GR 123292; (April, 1998) (Digest)
G.R. No. 123292 April 20, 1998
FLETCHER CHALLENGE PETROLEUM PHILIPPINES, LIMITED, KIRKLAND RESOURCES (HOLDINGS) PLC, BALABAC OIL EXPLORATION AND DRILLING CO., INC., ORIENTAL PETROLEUM AND MINERALS CORPORATION, and BASIC PETROLEUM AND MINERALS, INC., petitioners, vs. THE COURT OF APPEALS (FIRST DIVISION), THE REGIONAL TRIAL COURT OF PASIG, BRANCH 157, PHILODRILL CORPORATION, ANGLO PHILIPPINE OIL AND MINING CORPORATION, and SAN JOSE OIL CO., INC., respondents.
FACTS
Petitioners and private respondents were members of a consortium with a government service contract for oil drilling in Palawan. Private respondents failed to comply with cash calls, leading them to assign their shares in Block A to petitioners. Petitioners objected to the partial transfer and declared private respondents to have forfeited their interest in both blocks. Private respondents filed a complaint in the Regional Trial Court (RTC) to compel their restoration to the consortium.

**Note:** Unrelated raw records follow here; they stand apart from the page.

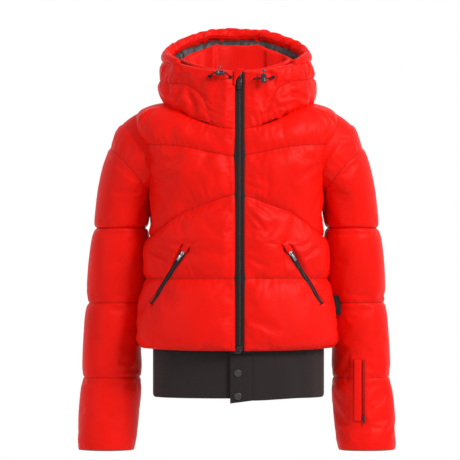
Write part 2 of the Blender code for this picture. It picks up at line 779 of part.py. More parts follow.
# ---- pockets ------------------------------------------------------------------------------
def hand_pocket(side, word):
    top, bottom, matrix = pocket_frame(side)
    length = (bottom - top).length
    tape_size = (POCKET_SLIT - 0.001, POCKET_TAPE_THICK, length)
    tape_place = in_frame(matrix, 0.0, POCKET_TAPE_OUT - POCKET_TAPE_THICK / 2)
    add_object(f"pocket_zip_{word}", block(tape_size, tape_place), BLACK_TRIM, smooth=False)
    slider_frame = in_frame(matrix, 0.0, 0.0, -length / 2 + POCKET_SLIDER[2])
    slider_and_pull(f"pocket_{word}", slider_frame, POCKET_TAPE_OUT, POCKET_SLIDER, POCKET_PULL, 1.0)
    pocket_bag(side, word)


def pocket_bag(side, word):
    """An empty bag lies flat between the panel and the lining."""
    centre_x = (POCKET_TOP[0] + POCKET_BOTTOM[0]) / 2 - BAG_SHIFT
    centre_z = (POCKET_TOP[1] + POCKET_BOTTOM[1]) / 2 - BAG_SHIFT
    angle, share, _ = on_torso_front(centre_x, centre_z)

    def point(u, v):
        turn = side * angle + (u - 0.5) * BAG_TURN
        return torso_point(turn, share + (v - 0.5) * BAG_SHARE)

    bm = surface_grid(point, 6, 5)
    shift_along_normals(bm, -(SHELL + (LINING_DEPTH - SHELL - BAG_THICK) / 2))
    obj = add_object(f"pocket_bag_{word}", bm, BLACK_TRIM)
    thicken(obj, BAG_THICK)


def pass_pocket():
    """Vertical welt on the wearer's left forearm with a short zip beside it."""
    middle_z = WELT_TOP_Z - WELT_SIZE[2] / 2
    heights = [WELT_TOP_Z - k * WELT_SIZE[2] / 4 for k in range(5)]
    front_y = min(sleeve_point(1, math.pi, sleeve_station(height))[1] for height in heights)
    place = Matrix.Translation((WELT_X, front_y - WELT_SIZE[1] / 2 - TOUCH_GAP, middle_z))
    add_object("pass_welt", block(WELT_SIZE, place, 0.0008), RED, smooth=False)
    tape_x = WELT_X + WELT_SIZE[0] / 2 + PASS_TAPE_SIZE[0] / 2 + 0.001
    tape_y = front_y - PASS_TAPE_SIZE[1] / 2 - TOUCH_GAP
    tape_place = Matrix.Translation((tape_x, tape_y, middle_z))
    add_object("pass_zip_tape", block(PASS_TAPE_SIZE, tape_place), BLACK_TRIM, smooth=False)
    slider_z = WELT_TOP_Z - WELT_SIZE[2] + PASS_SLIDER_RISE
    frame = axes_matrix((tape_x, front_y, slider_z), (0, -1, 0), (0, 0, 1))
    tape_face = PASS_TAPE_SIZE[1] + TOUCH_GAP
    slider_and_pull("pass", frame, tape_face, PASS_SLIDER, PASS_PULL, -1.0)


# ---- sleeves ------------------------------------------------------------------------------
def sleeve_stretch(name, side, low, high, columns, rows, wall, pivot=(0, 0, 0)):
    """A tube of sleeve between two station functions of the turn angle."""

    def point(u, v):
        turn = -side * 2 * math.pi * u
        t = low(turn) + (high(turn) - low(turn)) * (1 - v)
        return sleeve_point(side, turn, t)

    obj = add_object(name, surface_grid(point, columns, rows, closed=True), RED, pivot=pivot)
    thicken(obj, wall)
    return obj


def sleeve(side, word):
    vee = math.tan(math.radians(ELBOW_RANGE / 2 + 1.0))
    half_depth = SLEEVE[ELBOW_ROW][4]
    half_width = (SLEEVE[ELBOW_ROW][2] - SLEEVE[ELBOW_ROW][0]) / 2
    clear = ELBOW_CLEARANCE

    def rise(turn):
        """Height of the wedge that folds, from how far the turn lies ahead of the elbow's axis."""
        ahead = half_width * math.sin(turn) * math.sin(ELBOW_TILT)
        ahead -= half_depth * math.cos(turn) * math.cos(ELBOW_TILT)
        return vee * max(0.0, ahead)

    def upper_end(turn):
        return sleeve_station(ELBOW_Z + clear + rise(turn))

    def fore_start(turn):
        return sleeve_station(ELBOW_Z - clear - rise(turn))

    shoulder = (side * SHOULDER_PIVOT[0], SHOULDER_PIVOT[1], SHOULDER_PIVOT[2])
    elbow = (side * (SLEEVE[ELBOW_ROW][0] + SLEEVE[ELBOW_ROW][2]) / 2, ELBOW_Y, ELBOW_Z)
    seam = SEAM_STATIONS
    sleeve_stretch(
        f"sleeve_cap_{word}", side, lambda turn: CAP_START, lambda turn: CAP_END - seam, 20, 5, SHELL
    )
    sleeve_stretch(
        f"sleeve_upper_{word}", side, lambda turn: CAP_END + seam, upper_end, 20, 4, SHELL, shoulder
    )
    sleeve_stretch(
        f"elbow_gusset_{word}",
        side,
        lambda turn: upper_end(turn) + seam,
        lambda turn: fore_start(turn) - seam,
        20,
        1,
        GUSSET_WALL,
        elbow,
    )
    cuff = len(SLEEVE) - 1.0
    sleeve_stretch(f"sleeve_fore_{word}", side, fore_start, lambda turn: cuff, 20, 5, FORE_WALL, elbow)


# ---- small fittings -----------------------------------------------------------------------
def side_label():
    """A folded ribbon caught in the wearer's left side seam."""
    x, y, z = torso_point(math.pi / 2, LABEL_SHARE)
    matrix = Matrix.Translation((x + LABEL_SIZE[0] / 2 + TOUCH_GAP, y, z))
    add_object("side_label", block(LABEL_SIZE, matrix), BLACK_TRIM, smooth=False)


def cord_lock(word, centre, upright):
    """A small barrel with a cord bore along X and a spring button on top."""
    radius = LOCK_RADIUS
    length = LOCK_LENGTH_UPRIGHT if upright else LOCK_LENGTH_LYING
    cx, cy, cz = centre
    bm = bmesh.new()
    bmesh.ops.create_cone(bm, cap_ends=True, segments=16, radius1=radius, radius2=radius, depth=length)
    turn = Matrix.Identity(4) if upright else Matrix.Rotation(math.pi / 2, 4, "Y")
    bmesh.ops.transform(bm, matrix=Matrix.Translation(centre) @ turn, verts=bm.verts)
    barrel = add_object(f"cord_lock_{word}", bm, BLACK_TRIM, 0.4, pivot=centre)
    bore = bmesh.new()
    bore_radius = LOCK_CORD_RADIUS + LOCK_BORE_GAP
    bmesh.ops.create_cone(
        bore, cap_ends=True, segments=12, radius1=bore_radius, radius2=bore_radius, depth=0.04
    )
    bmesh.ops.transform(
        bore, matrix=Matrix.Translation(centre) @ Matrix.Rotation(math.pi / 2, 4, "Y"), verts=bore.verts
    )
    cut(barrel, add_cutter(f"lock_bore_{word}", bore))
    top = cz + (length / 2 if upright else radius)
    button_height = BUTTON_TRAVEL + BUTTON_PROUD
    button = bmesh.new()
    bmesh.ops.create_cone(
        button, cap_ends=True, segments=12, radius1=0.0032, radius2=0.0029, depth=button_height
    )
    button_centre = (cx, cy, top + TOUCH_GAP + BUTTON_TRAVEL + button_height / 2)
    bmesh.ops.translate(button, vec=button_centre, verts=button.verts)
    add_object(f"cord_button_{word}", button, BLACK_TRIM, 0.4, pivot=button_centre)


def drawcord(word, left, centre, right):
    """A short cord from one eyelet, straight through the lock, to the other eyelet."""
    run = LOCK_RUN
    cx, cy, cz = centre
    points = [
        left,
        (left[0] + 0.001, left[1] - 0.004, left[2]),
        ((left[0] + cx - run) / 2, cy, (left[2] + cz) / 2),
        (cx - run, cy, cz),
        (cx + run, cy, cz),
        ((right[0] + cx + run) / 2 + 0.001, cy, (right[2] + cz) / 2),
        (right[0] - 0.0005, right[1] - 0.004, right[2]),
        right,
    ]
    tube(f"drawcord_{word}", points, LOCK_CORD_RADIUS, BLACK_TRIM)


def collar_front_fittings():
    front = zip_y(COLLAR_FRONT_Z) - 0.0015
    lock_y = front - LOCK_FACE_OUT
    right_centre = (-0.032, lock_y, 0.055)
    left_centre = (0.052, lock_y, 0.045)
    cord_lock("right", right_centre, upright=False)
    cord_lock("left", left_centre, upright=True)
    drawcord("right", (-0.052, front, 0.049), right_centre, (-0.012, front, 0.049))
    drawcord("left", (0.032, front, 0.043), left_centre, (0.072, front + 0.004, 0.046))


def build():
    armholes = [armhole_cutter(side) for side in (-1, 1)]
    front_panel("front_panel_right", -1, armholes[0], pocket_cutter(-1))
    front_panel("front_panel_left", 1, armholes[1], pocket_cutter(1))
    back_panel(armholes)
    body_lining(armholes)
    hood_front("hood_front_right", -1)
    hood_front("hood_front_left", 1)
    hood_pieces()
    hood_brim()
    inner_collar()
    hanger_loop()
    waistband()
    snaps()
    main_zip()
    for side, word in ((-1, "right"), (1, "left")):
        hand_pocket(side, word)
        sleeve(side, word)
    pass_pocket()
    side_label()
    collar_front_fittings()


build()
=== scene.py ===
"""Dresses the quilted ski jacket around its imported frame.

Metres, +Z up, front towards -Y, wearer's left towards +X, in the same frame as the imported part.
"""

import logging
import math
from contextlib import contextmanager
from dataclasses import dataclass
from enum import Enum
from functools import lru_cache
from typing import Callable, Iterator, Optional, Sequence, Union

import bmesh
import bpy
import numpy as np
from mathutils import Matrix, Vector


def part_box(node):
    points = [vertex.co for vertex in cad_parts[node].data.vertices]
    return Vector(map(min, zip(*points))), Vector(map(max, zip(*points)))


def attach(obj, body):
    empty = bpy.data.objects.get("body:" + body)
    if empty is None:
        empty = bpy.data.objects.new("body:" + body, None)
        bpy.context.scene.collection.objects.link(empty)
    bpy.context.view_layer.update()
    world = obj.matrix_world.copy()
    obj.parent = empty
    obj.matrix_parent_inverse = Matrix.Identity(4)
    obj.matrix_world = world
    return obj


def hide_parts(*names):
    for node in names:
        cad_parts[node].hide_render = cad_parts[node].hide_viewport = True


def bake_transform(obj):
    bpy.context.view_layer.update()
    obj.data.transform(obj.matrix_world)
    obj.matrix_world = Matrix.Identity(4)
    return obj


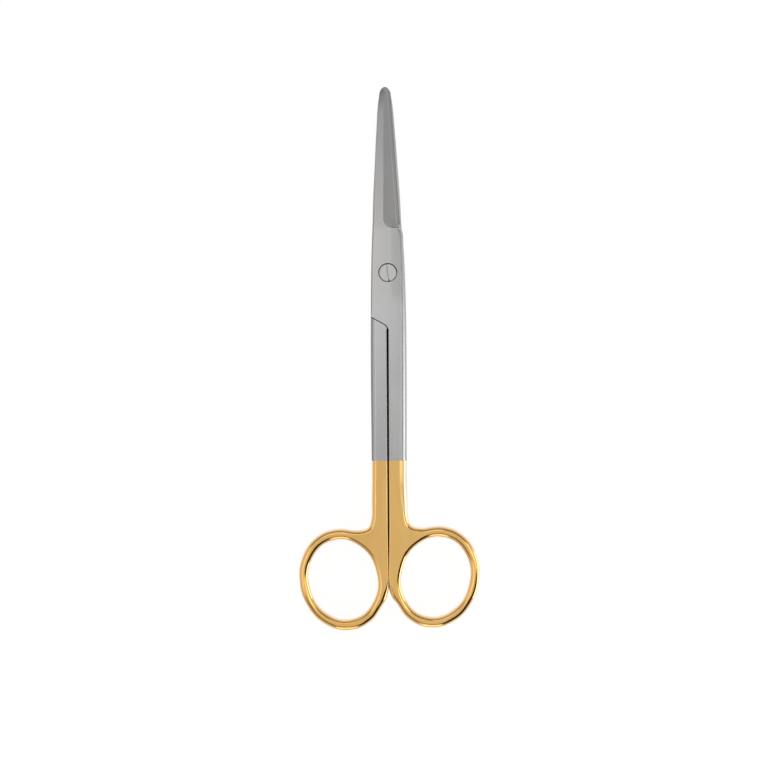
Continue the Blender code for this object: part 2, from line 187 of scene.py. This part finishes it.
def metalFinish(name, look):
    material = newMaterial(name)
    finish = Finish(material.node_tree)
    x, y, z = finish.axes(finish.place((1, 1, 1)))
    cloud = finish.noise(finish.place(look["cloudStretch"]), look["cloudScale"], look["cloudDetail"])
    brush = finish.noise(finish.place(look["brushStretch"]), look["brushScale"], look["brushDetail"])
    mixed = cloud * look["cloudDepth"] + brush * look["brushDepth"] + 0.5
    tint = finish.blend(mixed, look["dark"], look["light"])
    # 1 on the flat faces, 0 on upright walls
    level = finish.axes(finish.node("ShaderNodeTexCoord", output="Normal"))[2].size()
    # painted reflection, highlight and shade, as soft patches on the flatter faces
    for patch in look["patches"]:
        tint = finish.blend(patchMask(patch, x, y) * level.step(*look["patchTilt"]), tint, patch["colour"])
    # painted edge light on rounded edges: shade on the steel's left edges below the blade and on all the
    # carbide's edges, a pale highlight on all the gold's edges
    rim = (1 - level).step(*look["rimReach"]) * level.step(*look["rimWall"])
    rim = rim * (1 - x.step(*look["rimSide"])) * (1 - y.step(*look["rimAlong"]))
    tint = finish.blend(rim * look["rim"], tint, look["rimColour"])
    # painted shade: the blade's bevel faces are darker than its flats
    ground = level.band(*look["groundTilt"]) * y.step(*look["groundAlong"])
    tint = finish.blend(ground * look["ground"], tint, look["grimeColour"])
    # painted shade in the screw's seam and slot and along the lap's edge
    for grime in look["grime"]:
        tint = finish.blend(grimeMask(grime, x, y, z), tint, look["grimeColour"])
    # the faces are a little crowned across, and the right shank's outer margin falls away softly
    crown = x.size().atMost(look["crownReach"])
    margin = (x - look["marginFrom"]).atLeast(0).atMost(look["marginReach"])
    soft = y.band(look["marginEnd"], look["marginAlong"]) * look["marginSoft"]
    wave = finish.noise(finish.place(look["waveStretch"]), look["waveScale"], look["waveDetail"])
    height = wave * look["waveHeight"] - crown * crown * look["crown"] - margin * margin * soft
    bump = finish.node("ShaderNodeBump", values={"Height": height, "Strength": 1.0, "Distance": 1.0})
    roughness = look["roughness"] + brush * look["brushRoughness"] + cloud * look["cloudRoughness"]
    finish.close(finish.node("ShaderNodeBsdfPrincipled", values={
        "Base Color": tint, "Metallic": 1.0, "Normal": bump, "Roughness": roughness}))
    return material


# painted shade in the seam round the screw, in its slot and in the joint at the lap's edge
seamGrime = {
    "radius": 0.00279, "edges": (0.00010, 0.00024), "over": (0.0044, 0.0046), "under": (0.0060, 0.0061),
    "along": (-0.0006, 0.0006), "least": 0.0,
}
slotGrime = {
    "radius": 0, "edges": (0.0028, 0.0029), "over": (0.0040, 0.0042), "under": (0.0048, 0.0050),
    "along": (-0.0019, -0.0025), "least": 0.30,
}
lapGrime = {
    "slope": 0.561, "place": -0.01683, "edges": (0.0002, 0.0004),
    "over": (0.0022, 0.0023), "under": (0.0029, 0.0030),
    "along": (-0.0168, -0.0166), "until": (0.0, 0.001), "share": 0.92,
}
cornerGrime = dict(
    lapGrime, slope=2.2, place=-0.0176, edges=(0.0004, 0.0009),
    along=(-0.0186, -0.0180), until=(-0.0168, -0.0164))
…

Petitioners filed an answer with a counterclaim for the collection of cash call defaults, interests, and damages. Private respondents moved to dismiss the counterclaim. After a hearing on affirmative defenses and the filing of memoranda, private respondents filed a reply to the memorandum, moving to dismiss their own complaint and the counterclaim, arguing the latter was a compulsory counterclaim that could not stand alone. On July 7, 1993, the RTC dismissed both the complaint and the counterclaim. Petitioners filed a petition for review with the Supreme Court (G.R. No. 113104), raising issues on the lack of notice and hearing for the dismissal of the counterclaim. The Supreme Court referred the case to the Court of Appeals (CA), which treated it as an ordinary appeal. The CA dismissed the appeal, holding the filing of a petition for review was inappropriate as the question involved was factual, and petitioners should have filed an ordinary appeal. Petitioners’ motion for reconsideration was denied, prompting this petition.
ISSUE
Whether the Court of Appeals committed a reversible error in dismissing petitioners’ appeal.
RULING
The Supreme Court denied the petition, finding no reversible error committed by the Court of Appeals. The Court held that the CA correctly dismissed the appeal because the issues raised involved factual questions, making an ordinary appeal the proper remedy, not a petition for review. The Supreme Court noted that its prior referral of the case to the CA implicitly found factual issues underlying the appeal, a finding that had become final. The Court further sustained the RTC’s order dismissing the counterclaim. It found that the motion to dismiss the counterclaim, initially raised in private respondents’ answer, was considered at the hearing on affirmative defenses. The subsequent reply and supplemental memorandum were mere supplements to the pending motion. Although petitioners claimed they did not receive a copy and that it lacked a notice of hearing, the record showed their counsel received it on June 9, 1993, giving them ample time before the July 7 order to file opposition or seek a hearing. Their failure to do so constituted a waiver. The Court also clarified that while the RTC erroneously applied the principle from Metals Engineering Resources Corp. v. Court of Appeals (that dismissal of a complaint carries dismissal of a compulsory counterclaim) — which applies only when the court lacks jurisdiction over the main action — the dismissal was valid as petitioners did not object. Moreover, the dismissal was without prejudice, allowing petitioners to file a separate action for the amounts owed.